In 1823, Antonios together with his two brothers, Emmanouil and Andreas were abducted by the Ottomans. The three orphaned boys were sold as slaves: Antonios, aged thirteen, to Constantinople; Emmanouil, fourteen, and the younger Andreas, to Alexandria, Egypt, where both converted to Islam. Later, in Alexandria, the two brothers pursued military careers where they reached very high-ranking positions. Emmanouil became a major general and then Minister of Military Affairs of Egypt, where he was known as Ismail Selim Pasha. The younger brother, Andreas, became the chief of Constabulary in Alexandria.

Education and career

Antonios remained in Constantinople for six years as a slave. In 1829 he escaped to Odessa where, with the help of Alexandru Sturdza, he found employment in a Greek printing shop for some time. He also learned and improved his skills in the Greek language and was soon enrolled at the College of Agriculture and Agronomics in Odessa.

After graduating in 1833, Antonios worked in Sturdza family estates where he cultivated land and also learned how to organize, maintain and trade livestock. He acquired skills that made him an excellent merchant. Later he was appointed director of Roxandra Sturdza’s vast estates in Bessarabia. In this position he expanded his knowledge in cattle-raising, animal husbandry and trade. He became a visionary businessman of discernment and wisdom. Living a simple life, he acquired large tracts of land and real estate to become a very wealthy man.

Return to Athens

In 1848, settled permanently in Athens, Antonios acquired Greek citizenship and continued his profitable import-export and trade activities, where his assets increased enormously. He was actively involved in many social issues and numerous committees: the Educational Society, the Board of the National Bank of Greece, Charities, supporting orphanages and schools by allocating large sums of money to education and other national purposes.
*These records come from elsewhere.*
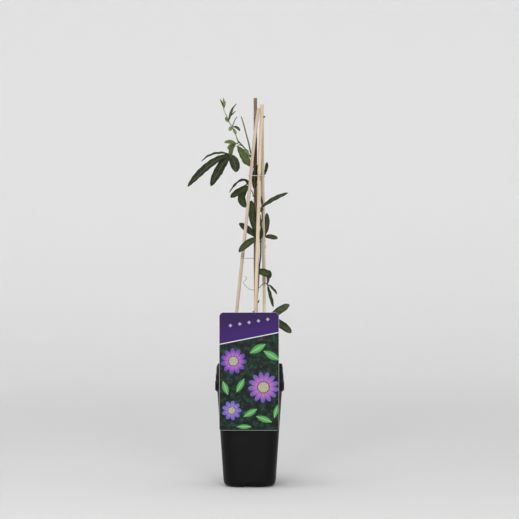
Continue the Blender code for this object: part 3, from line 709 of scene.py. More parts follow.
# the soil's topping keeps clear of what stands in it
stakesAtSoil = [(*pointAt(cane["line"], soilValues["top"]).xy, cane["radius"]) for cane in canes.values()]
stakesAtSoil.append((12, -7, 1.7))   # the vine's stem
compostFinish, *toppingFinishes = (soilFinish(*row) for row in soilValues["finishes"])
makeSoil(compostFinish)
makeTopping(*toppingFinishes)
print("soil done")


stemValues = {
    "points": [(13.5, -6, 148), (12, -7, 183), (11.8, -8, 252), (12, -8, 301), (14, -7, 329),
               (15.3, -5, 352), (17.8, -3, 375), (18, -2, 400), (18.6, -2, 423), (16.8, -1.2, 439),
               (11.9, -1, 454), (8.5, -2.2, 474), (7.4, -2.8, 498), (7.7, -2.4, 518), (5.8, -1, 531),
               (-0.4, -1, 538), (-6.1, -3, 547.6), (-19.3, -5, 562)],
    "radii": (1.7, 1.05), "nodeSwell": 0.22, "ridges": 0.05,
    "bud": [(11.9, -8, 297.5), (14, -8.2, 298.6), (15.6, -8.6, 302.6)], "budRadii": (1.5, 0.8),
    "bark": (0.026, 0.020, 0.006), "cork": (0.060, 0.044, 0.014), "green": (0.056, 0.052, 0.015),
    "budScale": (0.045, 0.028, 0.016),
}
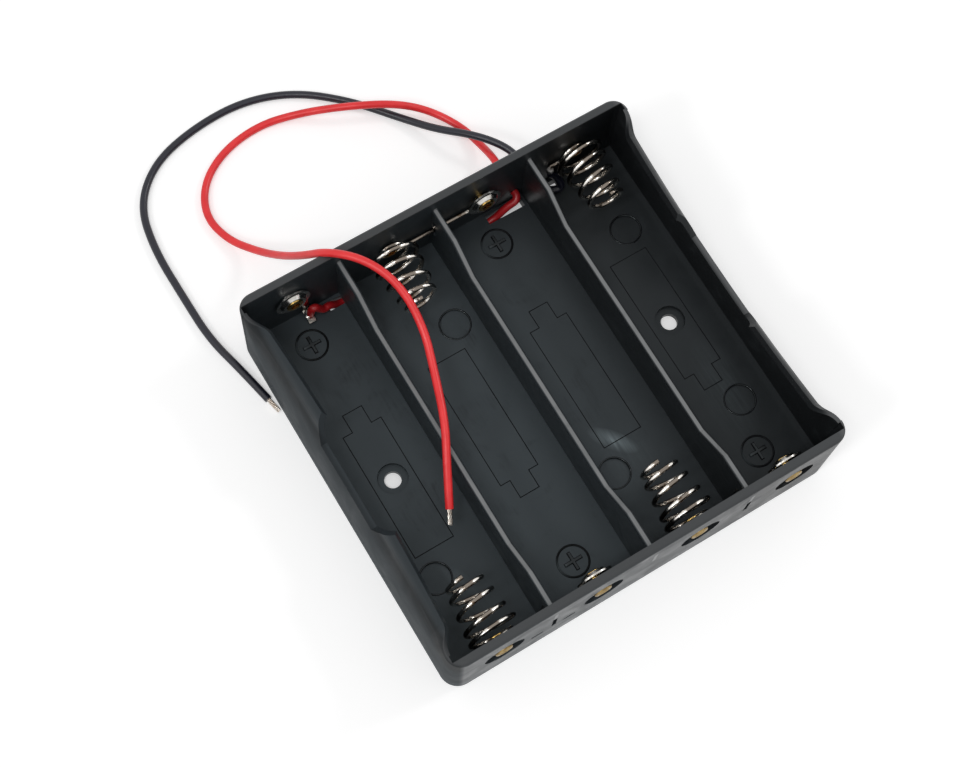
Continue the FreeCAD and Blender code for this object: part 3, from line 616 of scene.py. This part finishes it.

He also supported the Cretan war for independence from the Ottomans and aided Cretans in their fight for a free homeland.

Death, bequest and endowments

He died on December 27, 1878. His will bequeathed to the University of Athens all of his tangible and intangible assets: real estate properties, including his homes and buildings, bonds, bank shares and accounts along with very large sums of money, all of which was invested to produce revenues which are still used for scholarships given to outstanding students every year and for the entire period of their studies in the University of Athens.

Until the present day, more than three thousand “Antonios Papadakis Scholarships” have been administered from revenues that come from this bequest. The University of Athens, in honor of its greatest benefactor, erected a marble bust and a plaque in two of its historic buildings and the name of Antonios Papadakis has been engraved under that of its founder, King Otto. A marble mausoleum has also been erected in the First Cemetery of Athens.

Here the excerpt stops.